### Data shown
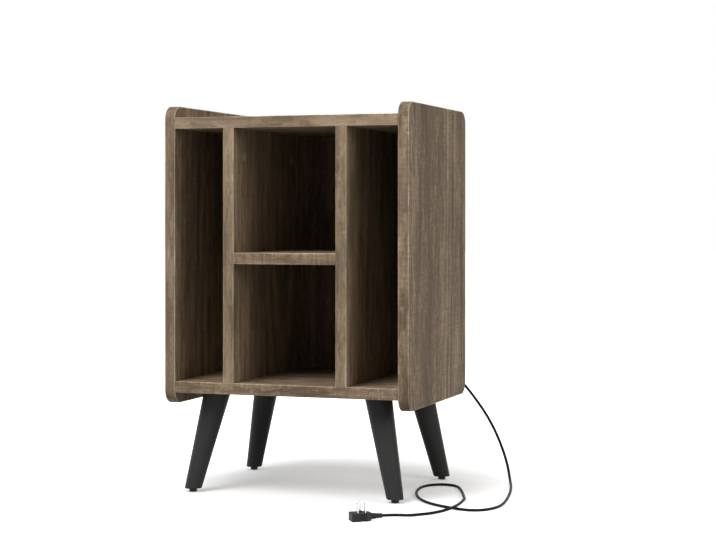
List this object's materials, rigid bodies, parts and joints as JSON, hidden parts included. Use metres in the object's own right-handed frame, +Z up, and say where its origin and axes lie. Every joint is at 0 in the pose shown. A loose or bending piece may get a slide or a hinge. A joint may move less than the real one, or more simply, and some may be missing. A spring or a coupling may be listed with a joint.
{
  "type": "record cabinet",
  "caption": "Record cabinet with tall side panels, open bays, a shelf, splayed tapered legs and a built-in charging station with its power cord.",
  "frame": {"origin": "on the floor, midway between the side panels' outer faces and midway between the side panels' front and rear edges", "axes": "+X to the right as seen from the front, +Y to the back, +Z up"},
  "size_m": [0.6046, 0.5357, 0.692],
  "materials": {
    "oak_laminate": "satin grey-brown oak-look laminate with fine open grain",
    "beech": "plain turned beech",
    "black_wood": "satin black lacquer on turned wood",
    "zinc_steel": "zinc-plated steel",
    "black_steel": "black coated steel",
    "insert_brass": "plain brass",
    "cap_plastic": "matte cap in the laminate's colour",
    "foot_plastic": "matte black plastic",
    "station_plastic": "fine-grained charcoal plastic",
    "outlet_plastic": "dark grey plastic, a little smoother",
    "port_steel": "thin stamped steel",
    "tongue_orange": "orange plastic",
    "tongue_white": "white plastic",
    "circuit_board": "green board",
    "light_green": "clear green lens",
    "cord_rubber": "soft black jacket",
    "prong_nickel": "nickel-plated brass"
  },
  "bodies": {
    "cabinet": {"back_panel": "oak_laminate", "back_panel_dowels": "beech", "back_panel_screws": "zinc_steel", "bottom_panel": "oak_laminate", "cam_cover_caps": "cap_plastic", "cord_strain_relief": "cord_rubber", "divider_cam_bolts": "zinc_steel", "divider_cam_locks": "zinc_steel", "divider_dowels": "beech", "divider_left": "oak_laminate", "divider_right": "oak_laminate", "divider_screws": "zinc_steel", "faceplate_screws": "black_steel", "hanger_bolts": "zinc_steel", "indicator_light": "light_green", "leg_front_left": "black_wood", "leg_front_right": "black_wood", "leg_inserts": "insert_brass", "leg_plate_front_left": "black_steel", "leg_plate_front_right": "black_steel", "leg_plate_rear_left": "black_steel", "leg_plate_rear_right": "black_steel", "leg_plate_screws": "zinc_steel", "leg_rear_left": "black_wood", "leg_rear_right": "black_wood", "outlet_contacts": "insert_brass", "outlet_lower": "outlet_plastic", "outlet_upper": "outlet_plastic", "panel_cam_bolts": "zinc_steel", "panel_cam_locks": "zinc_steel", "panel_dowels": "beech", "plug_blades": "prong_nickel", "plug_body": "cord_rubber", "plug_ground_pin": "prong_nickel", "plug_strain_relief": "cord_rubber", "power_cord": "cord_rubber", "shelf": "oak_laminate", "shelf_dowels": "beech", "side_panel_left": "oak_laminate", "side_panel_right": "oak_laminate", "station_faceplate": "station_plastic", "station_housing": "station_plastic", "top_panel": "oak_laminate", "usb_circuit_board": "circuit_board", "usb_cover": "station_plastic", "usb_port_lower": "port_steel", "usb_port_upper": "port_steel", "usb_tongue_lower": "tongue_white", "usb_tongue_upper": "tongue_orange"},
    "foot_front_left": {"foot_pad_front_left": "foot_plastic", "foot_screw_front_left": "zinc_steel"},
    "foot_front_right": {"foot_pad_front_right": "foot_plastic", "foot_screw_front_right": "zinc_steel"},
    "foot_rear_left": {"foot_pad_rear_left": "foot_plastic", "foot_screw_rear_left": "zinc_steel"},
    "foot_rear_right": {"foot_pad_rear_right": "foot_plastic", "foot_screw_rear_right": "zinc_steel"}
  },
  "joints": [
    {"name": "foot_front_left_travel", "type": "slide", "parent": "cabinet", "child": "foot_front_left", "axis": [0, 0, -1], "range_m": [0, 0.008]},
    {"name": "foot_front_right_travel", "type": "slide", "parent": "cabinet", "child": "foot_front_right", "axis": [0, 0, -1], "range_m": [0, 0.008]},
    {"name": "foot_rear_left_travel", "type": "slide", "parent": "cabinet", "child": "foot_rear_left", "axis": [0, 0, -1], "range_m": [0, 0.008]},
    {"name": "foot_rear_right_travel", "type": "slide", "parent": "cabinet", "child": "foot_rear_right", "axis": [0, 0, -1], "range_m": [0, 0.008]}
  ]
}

### Prompt
Reproduce the listing in full. Keep it exactly as written.

### Full solution
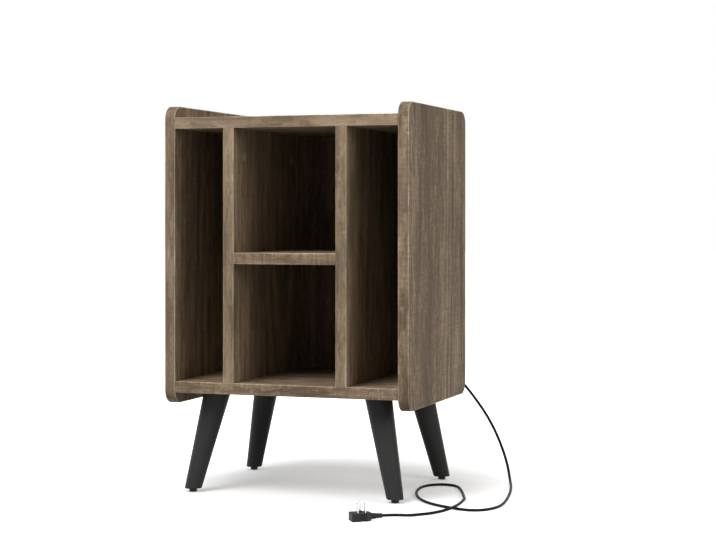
List this object's materials, rigid bodies, parts and joints as JSON, hidden parts included. Use metres in the object's own right-handed frame, +Z up, and say where its origin and axes lie. Every joint is at 0 in the pose shown. A loose or bending piece may get a slide or a hinge. A joint may move less than the real one, or more simply, and some may be missing. A spring or a coupling may be listed with a joint.
{
  "type": "record cabinet",
  "caption": "Record cabinet with tall side panels, open bays, a shelf, splayed tapered legs and a built-in charging station with its power cord.",
  "frame": {"origin": "on the floor, midway between the side panels' outer faces and midway between the side panels' front and rear edges", "axes": "+X to the right as seen from the front, +Y to the back, +Z up"},
  "size_m": [0.6046, 0.5357, 0.692],
  "materials": {
    "oak_laminate": "satin grey-brown oak-look laminate with fine open grain",
    "beech": "plain turned beech",
    "black_wood": "satin black lacquer on turned wood",
    "zinc_steel": "zinc-plated steel",
    "black_steel": "black coated steel",
    "insert_brass": "plain brass",
    "cap_plastic": "matte cap in the laminate's colour",
    "foot_plastic": "matte black plastic",
    "station_plastic": "fine-grained charcoal plastic",
    "outlet_plastic": "dark grey plastic, a little smoother",
    "port_steel": "thin stamped steel",
    "tongue_orange": "orange plastic",
    "tongue_white": "white plastic",
    "circuit_board": "green board",
    "light_green": "clear green lens",
    "cord_rubber": "soft black jacket",
    "prong_nickel": "nickel-plated brass"
  },
  "bodies": {
    "cabinet": {"back_panel": "oak_laminate", "back_panel_dowels": "beech", "back_panel_screws": "zinc_steel", "bottom_panel": "oak_laminate", "cam_cover_caps": "cap_plastic", "cord_strain_relief": "cord_rubber", "divider_cam_bolts": "zinc_steel", "divider_cam_locks": "zinc_steel", "divider_dowels": "beech", "divider_left": "oak_laminate", "divider_right": "oak_laminate", "divider_screws": "zinc_steel", "faceplate_screws": "black_steel", "hanger_bolts": "zinc_steel", "indicator_light": "light_green", "leg_front_left": "black_wood", "leg_front_right": "black_wood", "leg_inserts": "insert_brass", "leg_plate_front_left": "black_steel", "leg_plate_front_right": "black_steel", "leg_plate_rear_left": "black_steel", "leg_plate_rear_right": "black_steel", "leg_plate_screws": "zinc_steel", "leg_rear_left": "black_wood", "leg_rear_right": "black_wood", "outlet_contacts": "insert_brass", "outlet_lower": "outlet_plastic", "outlet_upper": "outlet_plastic", "panel_cam_bolts": "zinc_steel", "panel_cam_locks": "zinc_steel", "panel_dowels": "beech", "plug_blades": "prong_nickel", "plug_body": "cord_rubber", "plug_ground_pin": "prong_nickel", "plug_strain_relief": "cord_rubber", "power_cord": "cord_rubber", "shelf": "oak_laminate", "shelf_dowels": "beech", "side_panel_left": "oak_laminate", "side_panel_right": "oak_laminate", "station_faceplate": "station_plastic", "station_housing": "station_plastic", "top_panel": "oak_laminate", "usb_circuit_board": "circuit_board", "usb_cover": "station_plastic", "usb_port_lower": "port_steel", "usb_port_upper": "port_steel", "usb_tongue_lower": "tongue_white", "usb_tongue_upper": "tongue_orange"},
    "foot_front_left": {"foot_pad_front_left": "foot_plastic", "foot_screw_front_left": "zinc_steel"},
    "foot_front_right": {"foot_pad_front_right": "foot_plastic", "foot_screw_front_right": "zinc_steel"},
    "foot_rear_left": {"foot_pad_rear_left": "foot_plastic", "foot_screw_rear_left": "zinc_steel"},
    "foot_rear_right": {"foot_pad_rear_right": "foot_plastic", "foot_screw_rear_right": "zinc_steel"}
  },
  "joints": [
    {"name": "foot_front_left_travel", "type": "slide", "parent": "cabinet", "child": "foot_front_left", "axis": [0, 0, -1], "range_m": [0, 0.008]},
    {"name": "foot_front_right_travel", "type": "slide", "parent": "cabinet", "child": "foot_front_right", "axis": [0, 0, -1], "range_m": [0, 0.008]},
    {"name": "foot_rear_left_travel", "type": "slide", "parent": "cabinet", "child": "foot_rear_left", "axis": [0, 0, -1], "range_m": [0, 0.008]},
    {"name": "foot_rear_right_travel", "type": "slide", "parent": "cabinet", "child": "foot_rear_right", "axis": [0, 0, -1], "range_m": [0, 0.008]}
  ]
}